I have three boys. Does that mean that I don’t need to give them a role model about women? No, I want them to make the right decisions at work or in their social lives regarding themselves and the women around them.
I still think it’s very important that while we provided role models, while we encourage and empower women in different settings, and different stages and different practices, we keep doing that as a whole community. Not just women for women. It has to be everyone working toward this very important goal which is equality in our society.
The second thing I want to say is that the numbers are getting better and better. We see women founders and women in executive roles and so we have some slow movements but there is a trend there. We can try to accelerate things, definitely, but it’s happening.
NC: What did you learn from writing your book, what did you take away from it?

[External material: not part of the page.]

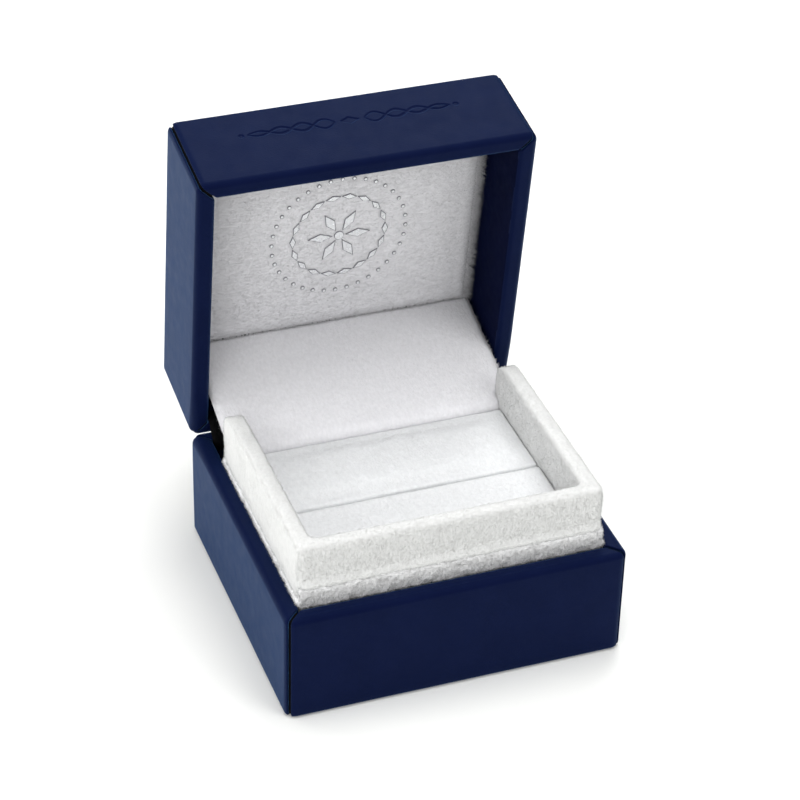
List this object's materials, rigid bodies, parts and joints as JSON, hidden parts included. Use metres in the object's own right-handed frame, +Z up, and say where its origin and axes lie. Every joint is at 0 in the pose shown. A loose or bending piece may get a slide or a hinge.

IA: I love this question. I haven’t been asked that before. So thank you for asking. I learned a lot during this process. About so many things. Personally I’ve learned that if you work hard and you put your mind to it and you create the right setting and tools – if I wrote a book published by Harper Collins in the US about Israeli childhoods – you can do almost anything you want but it takes a lot of hard work and intent and thought put into it.
I never thought I would write a book until I decided to write one.
The second thing I learned is that with all the differences and the gaps with Israeli society, internally, and between Israel and the US, and people of all ages and backgrounds etc, we’re all human beings who are complex and holistic and who come to this world with good energy and good intent. Our story is what we do with all that. Maybe it’s a bit naive but I really believe this.
And it’s really remarkable for me to see people from different places and of different generations reading my book and it makes them think, and it makes them feel, and ask questions and they go out and do things. That’s amazing and it’s a good feeling.